Однако это исходное положение может быть поставлено под сомнение, что еще в 1950-х гг. было продемонстрировано учеником Л. Витгенштейна Н. Малкольмом. Согласно его построениям, представление о сновидении как о реальном процессе не имеет смысла, так как не подлежит верификации. Единственный критерий сновидения — это рассказ о нем, и поэтому понятие сновидения производно не от психического опыта спящего, а от рассказа проснувшегося. Сон — не то, что снится спящему, а то, о чем рассказывает бодрствующий[174].
Книга Малкольма «Состояние сна» вызвала оживленную философскую полемику, однако нам нет нужды входить в подробности последней. Для культурно-антропологического и фольклористического анализа феномена сновидения важно одно — понимание последнего сводится к исследованию практики «рассказывания снов» (dream-telling). Эта практика, в свою очередь, подразумевает серию коммуникативных процессов (к их числу относится и автокоммуникация[175]), обладающих культурной, социальной и локальной спецификой: в разных странах и обществах сны рассказываются по-разному и с разными целями[176].
К сходным заключениям, хотя и с других позиций, приводит известная теория «обратного времени» сновидения, высказанная отцом Павлом Флоренским. «Едва ли не правильно, — пишет он, — то толкование сновидений, по которому они соответствуют в строгом смысле мгновенному (выделено автором. — А. П.) переходу из одной сферы душевной жизни в другую и лишь потом, в воспоминании, т. е. при транспозиции в дневное сознание, развертываются в наш, видимого мира, временной ряд, сами же по себе имеют особую, не сравнимую с дневною, меру времени, „трансцендентальную“»[177]. Впоследствии концепция Флоренского была развита Б. А. Успенским, предложившим объяснять структуру и сюжетику сновидения при помощи понятия «семантической доминанты», т. е. того образа, который воспринимается сновидцем как «знаковый и значимый» и детерминирует «прочтение» сновидения. «Эта конечная интерпретация... — указывает исследователь, — задает, так сказать, ту точку зрения, ту перспективу, с которой видятся эти события. Это своего рода сито, фильтр, через который отсеиваются те образы, которые не связываются с конечным (значимым) событием... и который заставляет вдруг увидеть все остальные образы как содержательно связанные друг с другом, расположить их в сюжетной последовательности»[178].

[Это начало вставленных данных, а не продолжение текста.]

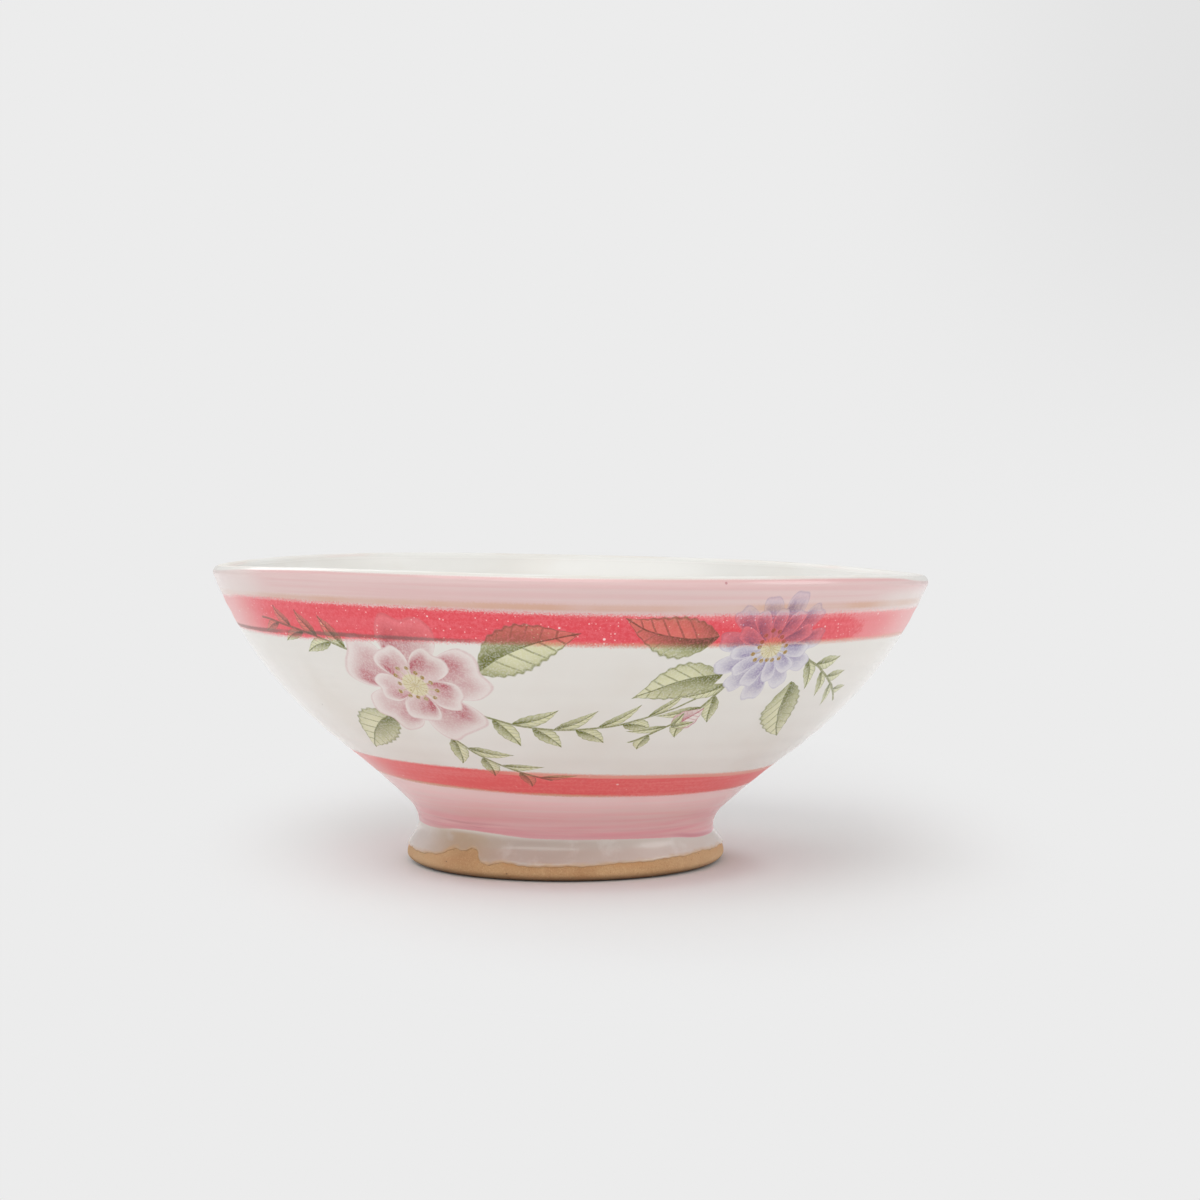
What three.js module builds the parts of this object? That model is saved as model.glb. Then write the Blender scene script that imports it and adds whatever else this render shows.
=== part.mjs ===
// A footed tea bowl, thrown on the wheel in buff stoneware and glazed white, with brushed pink and red bands.
// Sizes are in millimetres. +Z is up, along the wheel's axis, and the origin is the middle of the ring that
// the foot stands on. Every piece is turned about that axis, so each outline is drawn as (radius, height).
import * as THREE from "three";

const degrees = Math.PI / 180;

// The bowl over its glaze
const rimRadius = 75;
const height = 62;
const glazeThickness = 0.4;

// The clay wall, from the waist up to the lip
const waistRadius = 30.5;
const waistHeight = 8;
const coveRadius = 6;
const wallBulge = 11.1 * degrees; // how much further the wall starts to lean than a straight line to the rim
const coneShare = 0.4; // of the height, where the straight part of the wall ends
const wallThickness = 3.5; // of the clay there
const lipThickness = 3.2; // over the glaze

// The foot ring
const footFlare = 2.8; // how far its edge stands out past the waist
const footWall = 5.1; // thickness of its clay at the waist
const footEdgeRadius = 1.6;
const footRestWidth = 4.4; // of the flat that touches the table
const recessEdgeRadius = 1.1;
const bareClayHeight = 3.1; // what is wiped clean of glaze above the table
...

Итак, в качестве основания для культурно-антропологической интерпретации сновидений может быть предложена следующая модель. Сновидение, будучи неопознаваемым и неверифицируемым психосоматическим опытом, становится достоянием индивидуального сознания и общества благодаря системе коммуникативных «фильтров», причем последние можно трактовать и как нечто, отсеивающее «незначимые» элементы опыта, и в качестве определенного механизма, конструирующего сам этот опыт в том виде, в котором он может быть пригоден для социального использования. Однако такая модель не дает ответа на вопрос о культурной специфике сновидения. В самом деле, точно так же можно описать формирование исторического нарратива (о чем, кстати, писал и Б. А. Успенский[179]), автобиографического повествования или personal experience story. Конечно, указанные особенности припоминания и рассказывания сновидческого опыта создают своеобразную семиотическую ситуацию, связанную с высокой степенью знаковой неопределенности сновидения. Именно это своеобразие позволило Ю. М. Лотману определить сон как «семиотическое зеркало», в котором каждый видит «отражение своего языка»[180]. Однако и это определение имеет лишь прикладной характер. Исходя из того что сон служит «резервом семиотической неопределенности, пространством, которое еще надлежит заполнить смыслами», «идеальным ich-Erzählung’ом, способным заполняться разнообразным, как мистическим, так и эстетическим, толкованием»[181], мы неизбежно сталкиваемся с вопросом: как и почему происходит наделение сновидения теми или иными смыслами в рамках различных культурных практик?